Una bicicleta llamada “Francesca”


Una mañana, mientras caminaba sin prisa por Piazza della Repubblica en Fidenza, la lluvia había dejado un brillo suave sobre los adoquines. Ese reflejo discreto hacía que todo pareciera recién lavado, incluso lo más antiguo. Y allí, entre una fila de bicicletas silenciosas, apareció ella: una bicicleta naranja con ruedas verde menta, y el nombre “Francesca” pintado en el cuadro. 

Me detuve un momento. No era la primera bicicleta que veía —en Italia eso es imposible—, pero esta tenía algo distinto. Quizá era el color, lo antigua, o la forma en que estaba apoyada, como si esperara a alguien que siempre llega tarde. En ese contraste entre lo cotidiano y lo íntimo, entre lo funcional y lo poético, sentí un pequeño guiño.
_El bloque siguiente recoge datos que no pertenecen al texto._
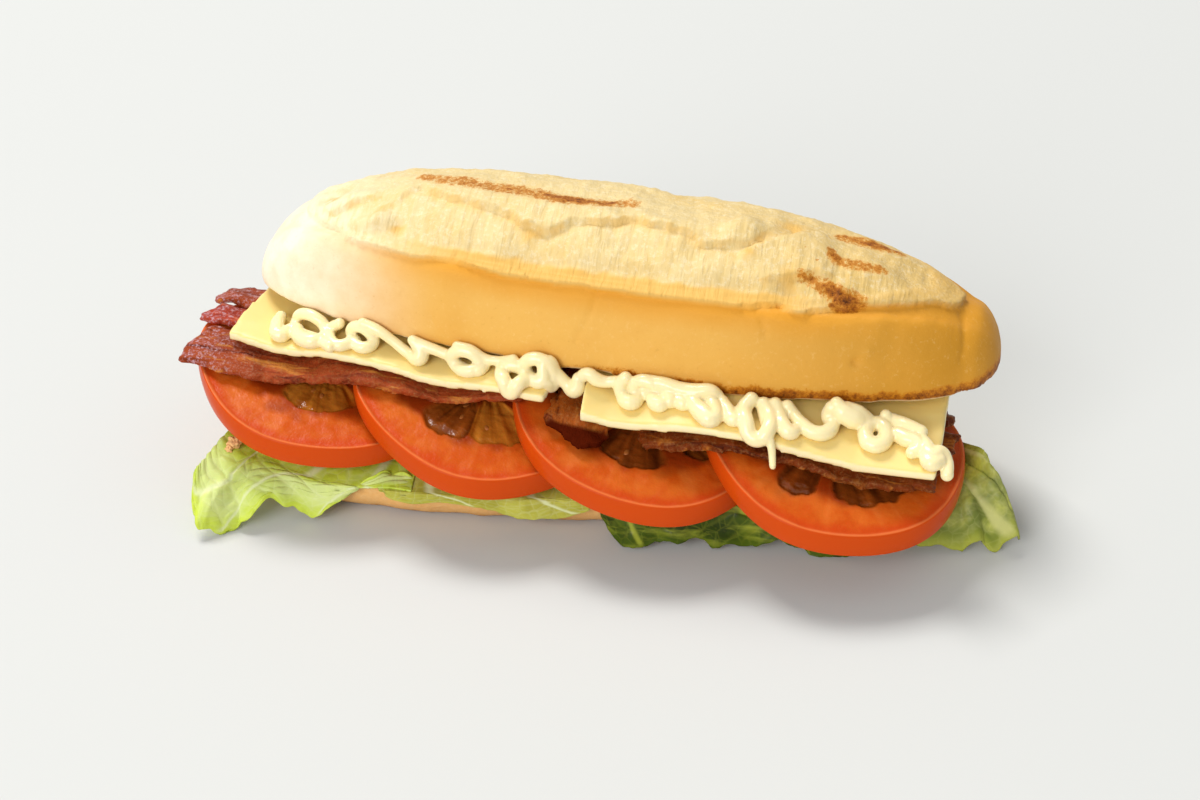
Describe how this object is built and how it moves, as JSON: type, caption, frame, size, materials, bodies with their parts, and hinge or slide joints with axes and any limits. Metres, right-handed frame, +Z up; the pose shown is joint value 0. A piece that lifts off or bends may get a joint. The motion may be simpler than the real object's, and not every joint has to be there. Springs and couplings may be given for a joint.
{
  "type": "blt sandwich",
  "caption": "Long crusty roll cut open and filled with lettuce, fanned tomato slices, fried bacon, sliced cheese and piped mayonnaise.",
  "frame": {"origin": "middle of the bounding box seen from above, on the surface the sandwich stands on", "axes": "+X along the roll towards the end where the lower leaf sticks out, -Y towards the side the fillings show on, +Z up"},
  "size_m": [0.2302, 0.1048, 0.0782],
  "materials": {
    "crust": "golden baked crust, floury where it burst",
    "crumb": "golden baked crust of the lower half, pale cut face",
    "lettuce": "fresh leaf, softly glossy",
    "tomato": "wet cut slice with glossy skin",
    "bacon": "fried, greasy",
    "cheese": "smooth, slightly waxy",
    "mayonnaise": "glossy, creamy"
  },
  "bodies": {
    "root": {"bun_top": "crust", "bun_bottom": "crumb", "lettuce_left": "lettuce", "lettuce_middle": "lettuce", "lettuce_front_right": "lettuce", "lettuce_far_right": "lettuce", "lettuce_back": "lettuce", "tomato_1": "tomato", "tomato_2": "tomato", "tomato_3": "tomato", "tomato_4": "tomato", "bacon_front_left": "bacon", "bacon_red_left": "bacon", "bacon_back_left": "bacon", "bacon_middle": "bacon", "bacon_front_right": "bacon", "bacon_back_right": "bacon", "cheese_left": "cheese", "cheese_right": "cheese", "mayo_left": "mayonnaise", "mayo_right": "mayonnaise"}
  },
  "joints": []
}
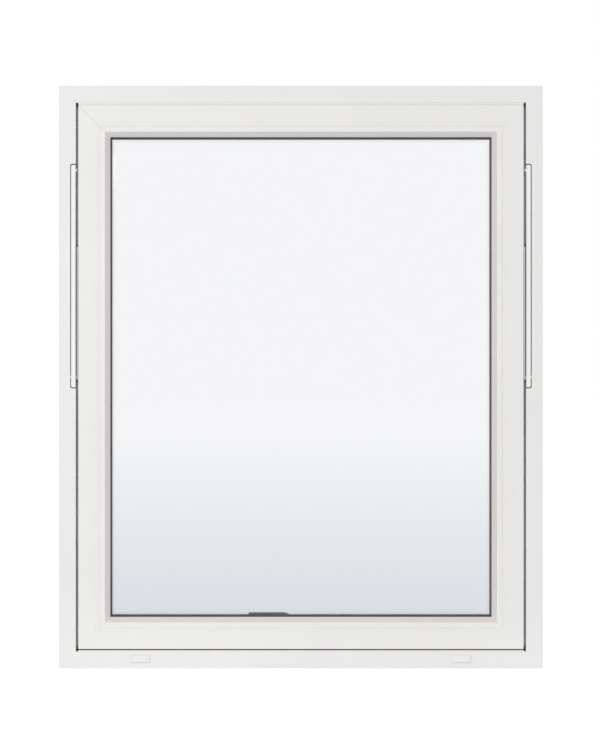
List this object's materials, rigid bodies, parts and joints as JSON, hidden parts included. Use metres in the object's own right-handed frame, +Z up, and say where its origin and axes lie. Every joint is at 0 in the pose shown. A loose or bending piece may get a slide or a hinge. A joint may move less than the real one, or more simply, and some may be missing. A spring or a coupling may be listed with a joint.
{
  "type": "fully reversible pivot window",
  "caption": "White welded window with frame, mitred sash and sealed glazing; the sash swings out on two side arms and turns over for cleaning.",
  "frame": {"origin": "middle of the sill's underside: half of the frame's width and half of its depth, at the seat", "axes": "+X along the sill (to the right seen from outside), +Y into the building, +Z up; the weather face looks along -Y"},
  "size_m": [0.98, 0.121, 1.18],
  "materials": {
    "frame_pvc": "smooth white welded PVC, soft gloss",
    "sash_pvc": "smooth white welded PVC, soft gloss",
    "weather_strip": "matt white strip",
    "hinge_bar": "white powder coat",
    "cap_plastic": "moulded white plastic",
    "gasket": "matt black rubber",
    "glass": "clear float glass",
    "spacer": "matt grey warm-edge bar",
    "setting_block": "matt plastic",
    "zinc_steel": "zinc plated",
    "track_aluminium": "mill aluminium",
    "handle_metal": "satin metal"
  },
  "bodies": {
    "frame": {"drain_cap_left": "cap_plastic", "drain_cap_right": "cap_plastic", "frame_gasket": "gasket", "frame_head": "frame_pvc", "frame_jamb_left": "frame_pvc", "frame_jamb_right": "frame_pvc", "frame_sill": "frame_pvc", "guide_track_left": "track_aluminium", "guide_track_right": "track_aluminium", "head_weatherstrip": "weather_strip", "hinge_bar_left": "hinge_bar", "hinge_bar_right": "hinge_bar", "lock_keep_left": "zinc_steel", "lock_keep_right": "zinc_steel", "stop_head": "frame_pvc", "stop_jamb_left": "frame_pvc", "stop_jamb_right": "frame_pvc", "stop_sill": "frame_pvc"},
    "sash": {"glazing_bead_bottom": "sash_pvc", "glazing_bead_left": "sash_pvc", "glazing_bead_right": "sash_pvc", "glazing_bead_top": "sash_pvc", "glazing_gasket_inner": "gasket", "glazing_gasket_outer": "gasket", "guide_pin_left": "zinc_steel", "guide_pin_right": "zinc_steel", "handle_rosette": "handle_metal", "lock_strip": "zinc_steel", "pane_inner": "glass", "pane_middle": "glass", "pane_outer": "glass", "sash_plate_left": "zinc_steel", "sash_plate_right": "zinc_steel", "sash_rail_bottom": "sash_pvc", "sash_rail_top": "sash_pvc", "sash_stile_left": "sash_pvc", "sash_stile_right": "sash_pvc", "setting_blocks": "setting_block", "spacer_inner": "spacer", "spacer_outer": "spacer"},
    "handle": {"handle_lever": "handle_metal"},
    "arm_left": {"arm_left": "zinc_steel"},
    "arm_right": {"arm_right": "zinc_steel"}
  },
  "joints": [
    {"name": "arm_left_swing", "type": "hinge", "parent": "frame", "child": "arm_left", "pos_m": [-0.4535, -0.044, 0.59], "axis": [1, 0, 0], "range_deg": [0, 170]},
    {"name": "arm_right_swing", "type": "hinge", "parent": "frame", "child": "arm_right", "pos_m": [0.4535, -0.044, 0.59], "axis": [1, 0, 0], "range_deg": [0, 170]},
    {"name": "sash_turn", "type": "hinge", "parent": "arm_left", "child": "sash", "pos_m": [-0.4535, -0.044, 0.84853], "axis": [-1, 0, 0], "range_deg": [0, 331]},
    {"name": "handle_turn", "type": "hinge", "parent": "sash", "child": "handle", "pos_m": [0, 0.03, 0.083], "axis": [0, 1, 0], "range_deg": [0, 90]}
  ],
  "couplings": [
    {"joint": "arm_left_swing", "follows": "sash_turn", "ratio": 0.51282},
    {"joint": "arm_right_swing", "follows": "sash_turn", "ratio": 0.51282}
  ]
}
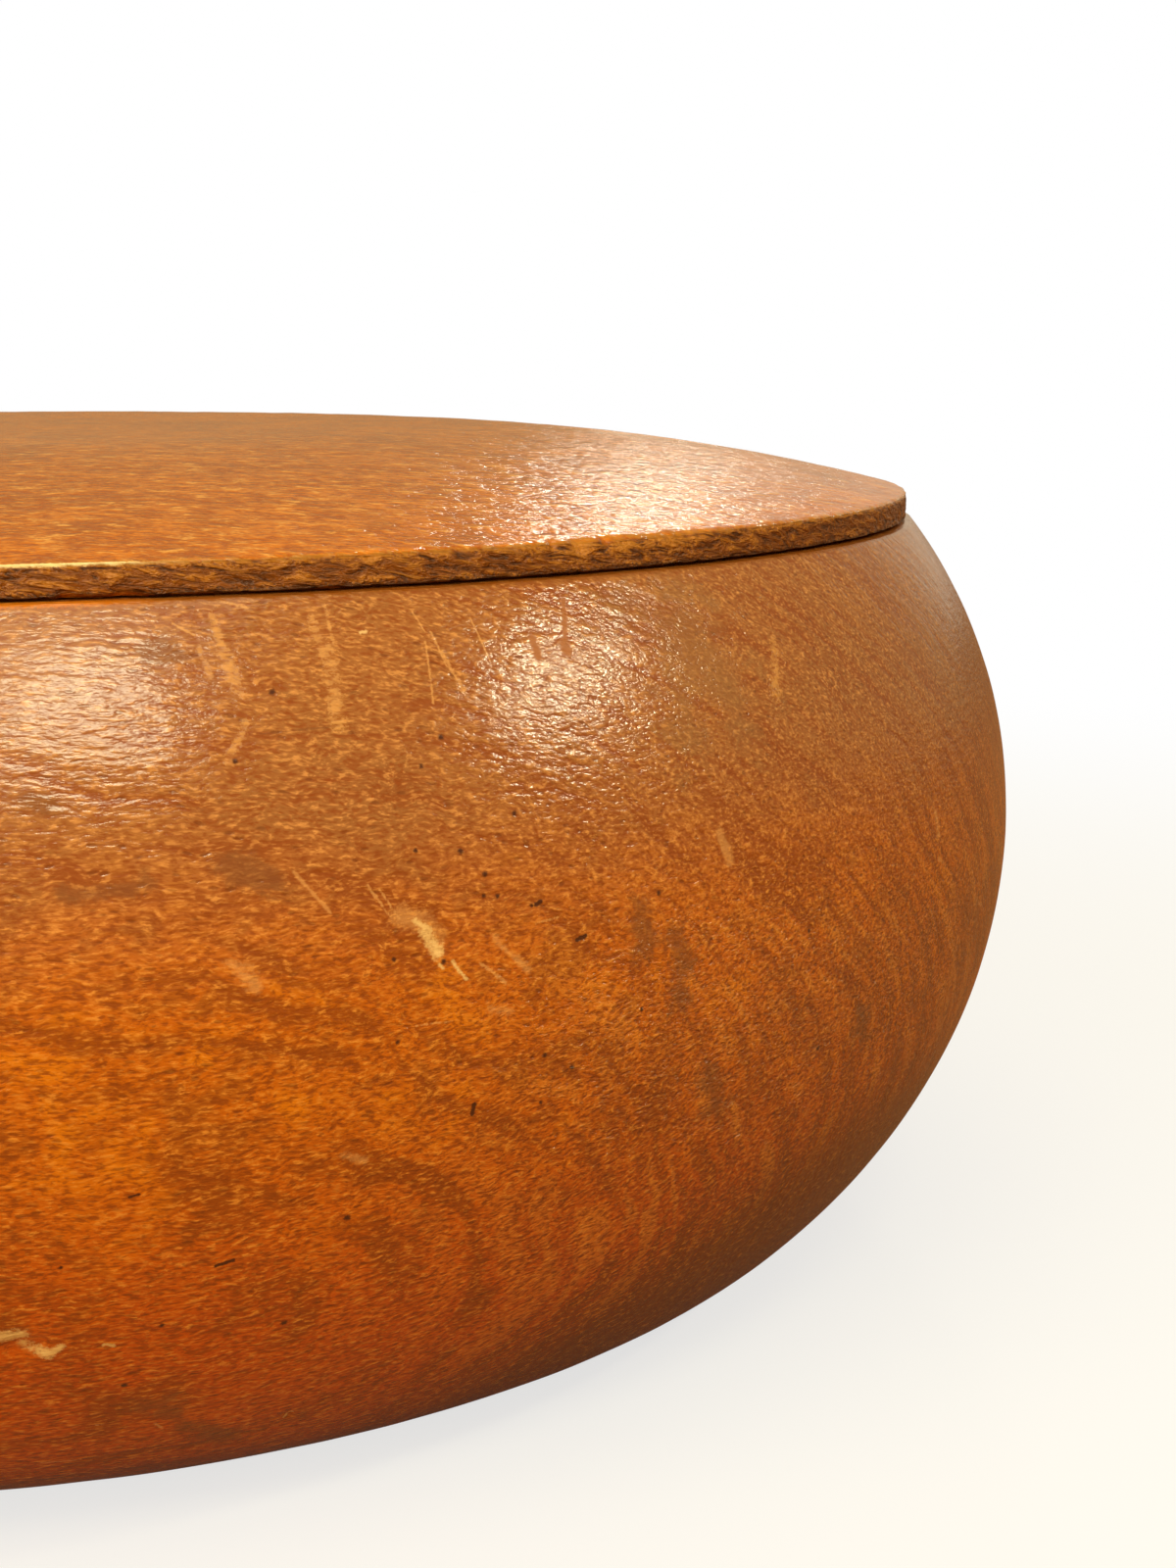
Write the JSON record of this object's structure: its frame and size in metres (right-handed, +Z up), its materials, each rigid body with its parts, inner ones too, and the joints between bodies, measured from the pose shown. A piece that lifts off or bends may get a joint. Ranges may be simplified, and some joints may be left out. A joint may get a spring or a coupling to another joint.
{
  "type": "turned wooden trinket box",
  "caption": "Low round turned wooden trinket box: a full-bellied bowl and a thin-edged, slightly domed lid with a spigot that lifts off.",
  "frame": {"origin": "centre of the foot, on the surface that the box stands on", "axes": "+Z up along the turning axis, the way the lid lifts; the wood's grain lies along X"},
  "size_m": [0.141, 0.141, 0.0552],
  "materials": {
    "bowl_wood": "stained red-brown, lacquered, worn",
    "lid_wood": "stained red-brown, lacquered, edge worn through to bare wood"
  },
  "bodies": {
    "bowl": {"bowl": "bowl_wood"},
    "lid": {"lid": "lid_wood"}
  },
  "joints": [
    {"name": "lid_lift", "type": "slide", "parent": "bowl", "child": "lid", "axis": [0, 0, 1], "range_m": [0, 0.08]}
  ]
}
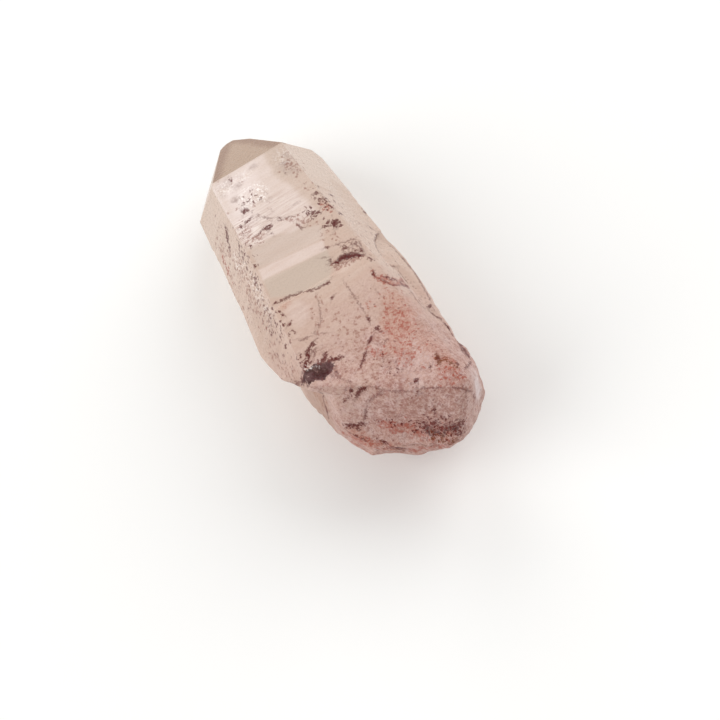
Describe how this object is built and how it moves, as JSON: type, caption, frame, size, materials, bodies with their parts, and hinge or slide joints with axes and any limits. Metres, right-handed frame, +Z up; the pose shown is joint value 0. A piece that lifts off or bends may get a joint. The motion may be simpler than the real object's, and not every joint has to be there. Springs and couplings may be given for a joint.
{
  "type": "quartz crystal",
  "caption": "Stout pink quartz point: a flat-faced prism with a chisel-shaped tip and a rough broken root, lying on one prism face.",
  "frame": {"origin": "middle of the underside, on the prism face it rests on", "axes": "+Y along the growth axis towards the tip, +Z up from the face it rests on"},
  "size_m": [0.0446, 0.12, 0.0382],
  "materials": {
    "quartz": "glossy flat crystal faces, milky translucent pink, with a duller broken root"
  },
  "bodies": {
    "root": {"quartz_crystal": "quartz"}
  },
  "joints": []
}
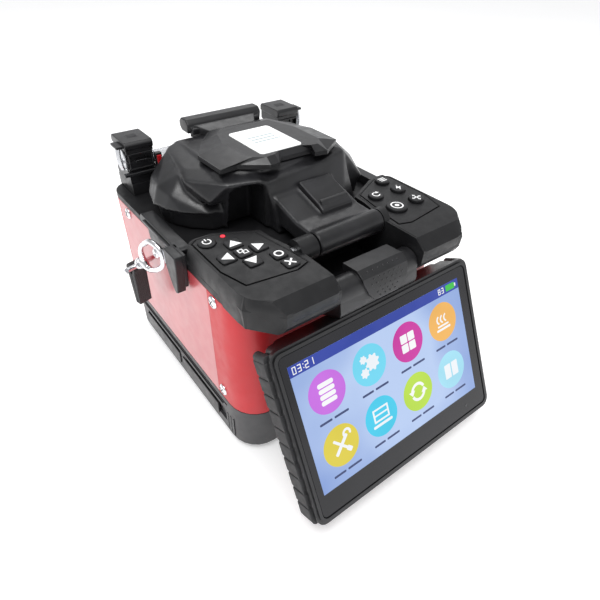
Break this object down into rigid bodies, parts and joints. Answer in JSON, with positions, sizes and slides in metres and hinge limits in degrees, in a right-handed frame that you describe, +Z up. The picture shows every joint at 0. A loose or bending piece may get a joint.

Como si me dijera: “La vida sigue, aunque sea despacio.”  

La acera mojada, el frío ligero, el tránsito suave de una plaza que comienza otro día cualquiera. Y en medio de todo eso, Francesca, recordándome que las ciudades también guardan afectos en los objetos más simples.  

A veces basta una bicicleta para contar una historia.